Sulla strada della Quaresima – 37 / Giovedi 10 aprile.La speranza è osservanza della parola

0
52

Dal vangelo secondo Giovanni ( 8, 51-59)

In quel tempo, Gesù disse ai Giudei: «In verità, in verità io vi dico: “Se uno osserva la mia parola, non vedrà la morte in eterno”». Gli dissero allora i Giudei: «Ora sappiamo che sei indemoniato. Abramo è morto, come anche i profeti, e tu dici: “Se uno osserva la mia parola, non sperimenterà la morte in eterno”. Sei tu più grande del nostro padre Abramo, che è morto? Anche i profeti sono morti. Chi credi di essere?».

Rispose Gesù: «Se io glorificassi me stesso, la mia gloria sarebbe nulla. Chi mi glorifica è il Padre mio, del quale voi dite: “È nostro Dio!”, e non lo conoscete. Io invece lo conosco. Se dicessi che non lo conosco, sarei come voi: un mentitore. Ma io lo conosco e osservo la sua parola. Abramo, vostro padre, esultò nella speranza di vedere il mio giorno; lo vide e fu pieno di gioia».

Allora i Giudei gli dissero: «Non hai ancora cinquant’anni e hai visto Abramo?». Rispose loro Gesù: «In verità, in verità io vi dico: prima che Abramo fosse, Io Sono».
Allora raccolsero delle pietre per gettarle contro di lui; ma Gesù si nascose e uscì dal tempio.

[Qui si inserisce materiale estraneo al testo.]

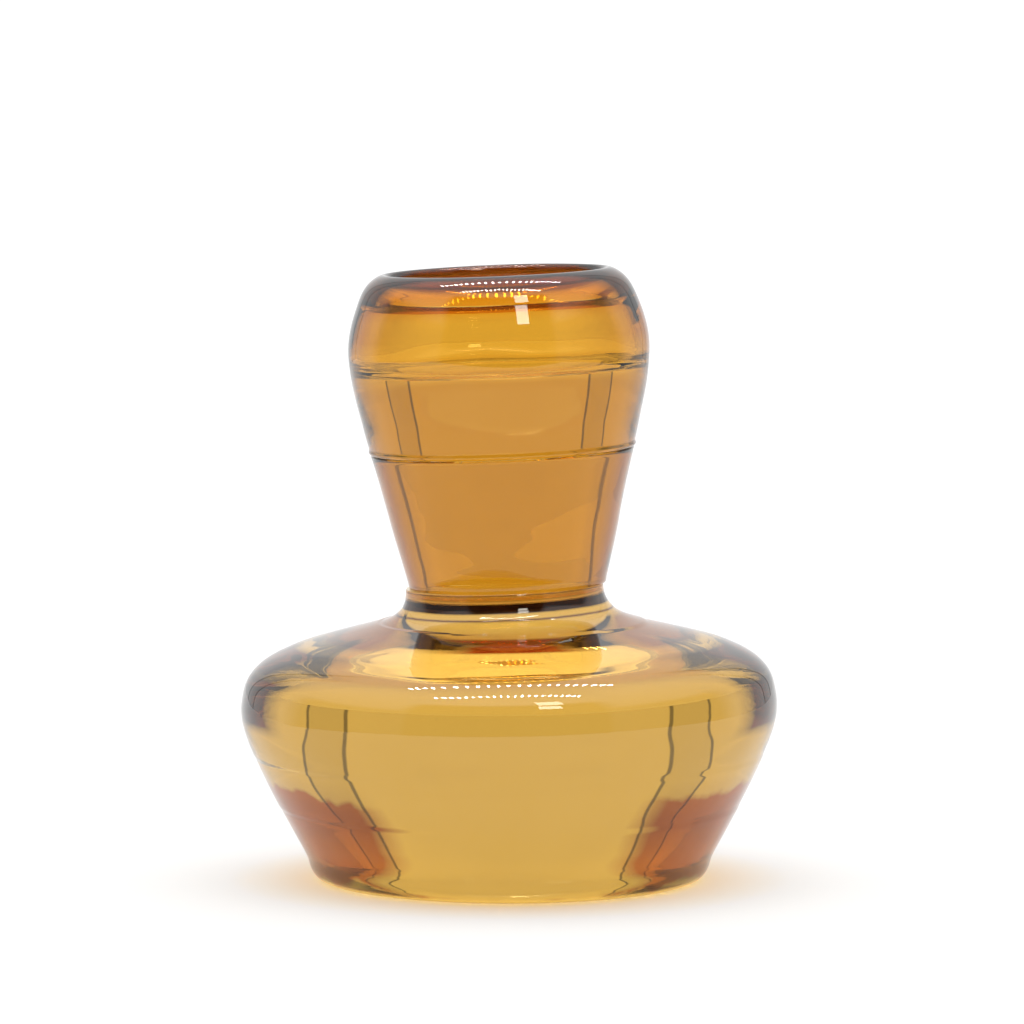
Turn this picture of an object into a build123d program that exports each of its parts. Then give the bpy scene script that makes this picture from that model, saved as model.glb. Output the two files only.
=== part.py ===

************************Vangelo gv 8-51

La parola del Signore non va solamente letta e meditata, va, soprattutto, osservata. Essa deve diventare il codice comportamentale di ognuno di noi, altrimenti cadiamo nell’agire di quelli che “dicono e non fanno” (Mt 23,3).

All’osservanza della parola è legato il nostro destino di felicità eterna: “Se uno osserva la mia parola, non vedrà la morte in eterno”, ci ricorda Gesù nel brano del vangelo di oggi.

Ci viene facile rimanere incantati dinanzi ad una pagina della sacra scrittura, ad un commento, difficile risulta – poi – calarlo nella nostra quotidianità, nella nostra vita, nelle azioni. È lì che si gioca la nostra credibilità e autenticità.

La speranza è osservanza della parola

Per questo San Giacomo, nella sua lettera, ci ammonisce dicendo: “Lo sapete, fratelli miei carissimi: sia ognuno pronto ad ascoltare, lento a parlare, lento all’ira. Perché l’ira dell’uomo non compie ciò che è giusto davanti a Dio. Perciò, deposta ogni impurità e ogni resto di malizia, accogliete con docilità la parola che è stata seminata in voi e che può salvare le vostre anime.

Siate di quelli che mettono in pratica la parola e non soltanto ascoltatori, illudendo voi stessi. Perché se uno ascolta soltanto e non mette in pratica la parola, somiglia a un uomo che osserva il proprio volto in uno specchio: appena s’è osservato, se ne va, e subito dimentica com’era. Chi invece fissa lo sguardo sulla legge perfetta, la legge della libertà, e le resta fedele, non come un ascoltatore smemorato ma come uno che la mette in pratica, questi troverà la sua felicità nel praticarla” (Gc 1, 19-25).

Non ci è data nessuna alternativa per un’eternità beata. Non basteranno i nostri atti di culto, l’osservanza ligia e puntuale dei comandamenti, le pie pratiche e le mortificazioni (spirituali e corporali) a ottenerci la vita eterna, occorre mettere in pratica la parola del Signore e tradurla in gesti e atti concreti di amore.